El progresismo es el suicidio de nuestra civilización
En agosto del 2016, en ocasión de una entrevista sobre su película Sully, el actor y director de cine Clint Eastwood manifestó lo siguiente: «Todo el mundo está harto en secreto de la corrección política. Es la generación de lameculos con la que vivimos ahora. Vivimos en una generación de maricas». Aunque las palabras del veterano Eastwood suenen duras, no dejan de ser ciertas. Por ejemplo, en septiembre del 2015, el profesor Stephen Davis, docente de la materia de Asuntos religiosos en la universidad de Yale, renunció a usar el título de master –grado que se les asigna a los directores de los colleges de la mencionada universidad-, porque lo consideraba racista y poco inclusivo con los alumnos y maestros de color (Kronman, 2019, pág. 28)
Pero el ataque al lenguaje no se limita a las universidades estadounidenses, sino que es un mal que aqueja a la educación en general. Note usted la cantidad de cursos y especialidades en pedagogía que se ofrecen, no hay que ser un genio para percatarse que están llenas de todo ese lenguaje «inclusivo». Se recomienda no usar la palabra alumno -bajo la lógica progresista es una concepto «autoritario»-, se pide que los vocablos error, bien y mal salgan de las aulas, y que los profesores sean «dinámicos», «tolerantes» y «antipatriarcales». En resumen, los docentes deben ser unos monigotes que mantengan entretenidos y felices a los jóvenes.
El peligro de esta exaltación de la victimización radica en la salida de la razón y la lógica del debate público. Y es que es imposible dialogar con quien se siente ofendido por cualquier cosa. Fíjese, ahora no se puede criticar el trabajo de una mujer sin ser acusado de «misoginia», los colectivos LGTBI pueden cerrar negocios cristianos que se niegan a atenderlos -paradójicamente, ellos mismos tienen bares de exclusividad para su comunidad-, y los medios de comunicación, a título de tolerancia, están totalmente colonizados por toda la ideología de género.

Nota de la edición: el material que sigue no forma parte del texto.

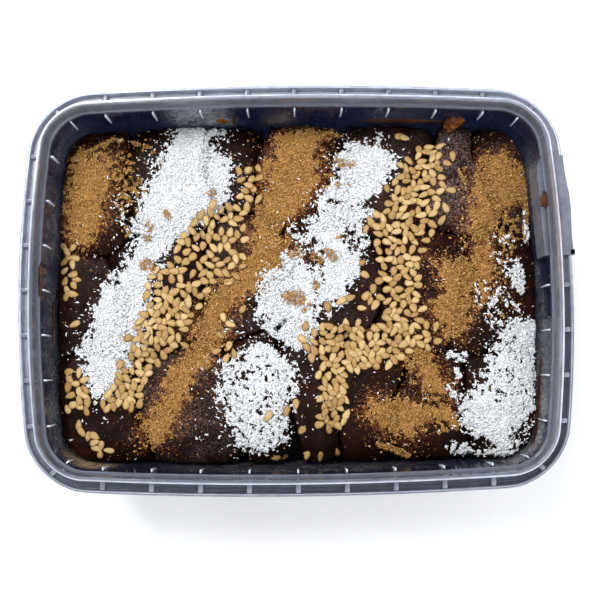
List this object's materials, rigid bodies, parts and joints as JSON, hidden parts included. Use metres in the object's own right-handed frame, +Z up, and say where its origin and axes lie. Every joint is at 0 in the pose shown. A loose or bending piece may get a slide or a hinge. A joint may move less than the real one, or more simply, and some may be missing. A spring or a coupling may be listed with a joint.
{
  "type": "ranginak in a plastic tub",
  "caption": "Ranginak: soft dates pressed in rows on a dark base layer, banded with grated coconut, cinnamon and sesame seeds, in a clear rectangular tub without its lid.",
  "frame": {"origin": "middle of the tub's underside, on the surface that it stands on", "axes": "+X along the tub towards the end with the opening tab, +Y across it towards the row of dates called back, +Z up out of the open tub"},
  "size_m": [0.1507, 0.1116, 0.048],
  "materials": {
    "tub_plastic": "clear thin plastic, glossy, reading as smoky navy",
    "date_skin": "dark brown soft date skin, satin, wrinkled",
    "base_paste": "dark crumbly paste, slightly oily",
    "coconut": "white grated coconut, matte",
    "cinnamon": "ground cinnamon, matte powder",
    "sesame": "hulled sesame seeds, satin"
  },
  "bodies": {
    "root": {"tub": "tub_plastic", "bed": "base_paste", "date_back_1": "date_skin", "date_back_2": "date_skin", "date_back_3": "date_skin", "date_back_4": "date_skin", "date_back_5": "date_skin", "date_back_6": "date_skin", "date_back_7": "date_skin", "date_middle_1": "date_skin", "date_middle_2": "date_skin", "date_middle_3": "date_skin", "date_middle_4": "date_skin", "date_middle_5": "date_skin", "date_middle_6": "date_skin", "date_front_1": "date_skin", "date_front_2": "date_skin", "date_front_3": "date_skin", "date_front_4": "date_skin", "date_front_5": "date_skin", "date_front_6": "date_skin", "date_front_7": "date_skin"}
  },
  "joints": []
}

Un mundo donde la condición de víctima es sinónimo de subsidios y privilegios, crea un terrible incentivo para que todos reclamen sentirse discriminados por algo. Pretexto perfecto para que el Estado aparezca a ofrecer una «compensación histórica» a los grupos de oprimidos.
Solo tiene que fijarse como Carlos Mesa, Evo Morales o Néstor Fernández manipulan las emociones de sus votantes, y como ofrecen soluciones a cargo de un enorme aparato estatal.
Es obvio que sus soluciones son irreales, pero son un buen pretexto para que los consultores en educación, violencia de género y antidiscriminación se cuelguen de las tetas del gasto fiscal. Si antes se luchaba contra las desigualdades laborales, hoy se pelea a favor de la igualdad de género, el aborto legal y el feminismo.
¿Puede una civilización sobrevivir cuando las nuevas generaciones son educadas con la ley del mínimo esfuerzo, y bajo la tiranía de los sentimientos?
La realidad muestra que no. Mientras la Unión Europea lanza su programa DiscoverEU -un subsidio que permite que 20000 jóvenes «viajen gratis» por todo el continente-, los musulmanes están conquistando ciudades como París y Estocolmo. En esta última, los casos de violaciones se han disparado desde 1975 -año que entró en vigencia la política de fronteras abiertas-. Verbigracia, Eliud Njugina, un keniano que llegó al país en 1998, tiene varias sentencias por violaciones a niñas y ancianas pero gracias a las leyes que defienden la multiculturalidad, el psicópata sexual no puede ser deportado ni encarcelado.
Pero quizás, el caso más psicótico es el de la activista de Refugees welcome que fue violada por Anwar Hassani y Fardi Hesar -dos jóvenes afganos que recibieron condenas ridículas por el macabro hecho-, pero ella sigue estando a favor de la política de fronteras abiertas.
Con una Europa condenada a desaparecer, solamente quedan los Estados Unidos como el baluarte occidental. Ahí radica la importancia de apuntalar la gestión de Donald Trump en el corto plazo, y levantar el movimiento conservador americano en el largo plazo.